Q: After demonstrations, like the violent Unite the Right rally in Charlottesville in 2017, how is it that some of these groups can openly recruit?

A major challenge is that many of these groups are not yet deemed illegal or they’re not operating against any obvious laws. Until they commit attacks or cross certain thresholds, it’s very hard to prevent these organizations from recruiting and operating in the public sphere.

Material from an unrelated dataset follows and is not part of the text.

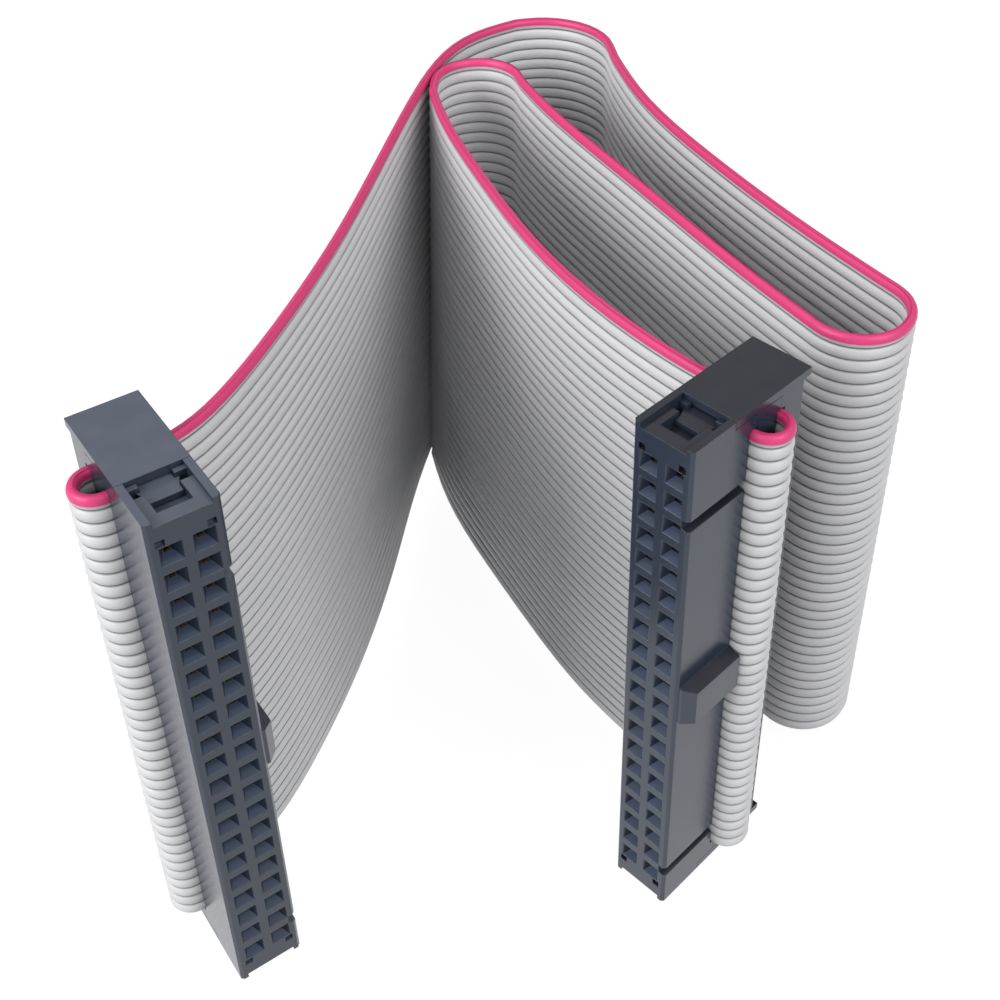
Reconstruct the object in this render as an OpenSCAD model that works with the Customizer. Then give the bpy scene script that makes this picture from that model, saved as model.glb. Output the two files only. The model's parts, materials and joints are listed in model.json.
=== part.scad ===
// Flat ribbon cable with a two-row insulation-displacement socket on each end.
// It stands on edge: the conductors run level and the sockets stand on their ends.

/* [Ribbon] */
// Number of conductors side by side
conductors = 40; // [20:2:50]
// Spacing of the conductors
pitch = 1.27; // [1.2:0.01:1.4]
// Thickness of the ribbon over its ridges
ribbon_t = 0.9; // [0.7:0.05:1]

/* [Socket body] */
// Width of the socket across its two rows
body_w = 5.8; // [5.7:0.1:7]
// Depth of the body from its mating face to the ribbon
body_d = 6.85; // [6.4:0.05:7.5]
// Length of the body past the ribbon's edge, at each end
end_l = 2.1; // [1.9:0.1:3]
// Chamfer on the long edges of the mating face
edge_chamfer = 0.25; // [0.1:0.05:0.4]

/* [Socket openings] */
// Width of the square opening for a pin
pin_opening = 0.85; // [0.7:0.05:0.9]
// Width of the funnel that leads a pin in, at the mating face
funnel_w = 1.75; // [1.4:0.05:1.9]
// Depth of the funnel
funnel_d = 0.8; // [0.5:0.1:1]
// Side of the square dimples beside the outermost openings
dimple_w = 0.7; // [0.4:0.1:0.8]
// Depth of the dimples
dimple_d = 0.5; // [0.3:0.1:0.8]

/* [Key and grooves] */
// Length of the key along the socket
key_l = 4.2; // [3:0.1:5]
// Height of the key over the side wall
key_h = 1.2; // [0.8:0.1:1.5]
// Distance of the key from the mating face
key_setback = 0.3; // [0.3:0.1:1]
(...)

When we study political violence, we often look at what are called structural factors that influence rates and types of violence in a country. In America, some of those structural factors relate to core features of the constitution. Our freedoms of speech and assembly are incredible, but they also make it very hard to prevent some of these nascent extremists organizations from going out, talking to people, and getting attention. Outlawing groups is just something we don’t really do here. So while we’re all grateful for a constitution that affords citizens so much freedom, those freedoms can also be used nefariously by groups to organize, buy weapons, and start training members. But in other countries, like in the UK, France, or Germany where political systems are different, governments might have a greater ability to prevent some of these groups from taking off. That being said, many of these countries are struggling with the same issues we are, and this is a global problem that will take serious effort to contain.